You can also try googling a low-ceiling car lift and see you get quite a few two-post lifts that probably just won't have the same weight capacity, but still plenty for a normal car. Unfortunately the company's lift I have is no longer in business.

Tuesday, November 03, 2015 8:51 PM
I'm surprised you didn't do a before/after weight. Seems like you lost some weight by deleting the airbag. I'm obsessive about knowing how much weight I drop on upgrades.

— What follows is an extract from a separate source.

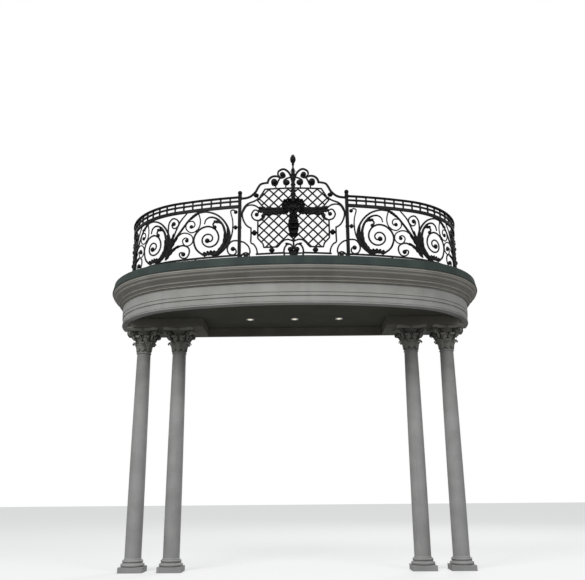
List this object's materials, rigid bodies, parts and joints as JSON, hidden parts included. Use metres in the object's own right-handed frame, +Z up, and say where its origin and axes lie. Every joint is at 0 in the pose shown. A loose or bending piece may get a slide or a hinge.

Also, if you're comfortable deleting the drivers airbag, why not the passengers? You could easily drop 10-15 lbs by doing so. If you feel weird about it, remember its 20 years old! Would it still deploy? I know they're supposed to be inspected at regular intervals.
Pablo Mazlumian
Pablo Mazlumianlink
Tuesday, November 03, 2015 9:02 PM
@Ginsu. You know, I usually do perform the weight comparos but it didn't even occur to me this time because both wheels felt fairly light. I still have the old setup so next time I remove the wheel (it doesn't take that long) I'll compare them. And thanks for the heads-up on the passenger side. 15-lb would be significant enough for me to look into this, indeed.
Thursday, November 05, 2015 8:35 AM
The new wheel looks great! I do have a concern. You've passed a wire through hub and to the wiring in the column. I've swapped a few steering wheels over the years and I did something similar on my first swap. Eventually, the wiring will catch and either ground out or become disconnected.

The Momo and Nardi hubs I've used have had slip rings. Your pictures didn't show the bottom of your hub so I can't confirm if you have one. Using the slip ring and a brass tab is the best way to avoid that long wire.

I've outlined the use of the tab in one of my steering swap write-ups here: http://importnut.net/honda-civic-steering-wheel-swap/

Beyond that, keep up the excellent work!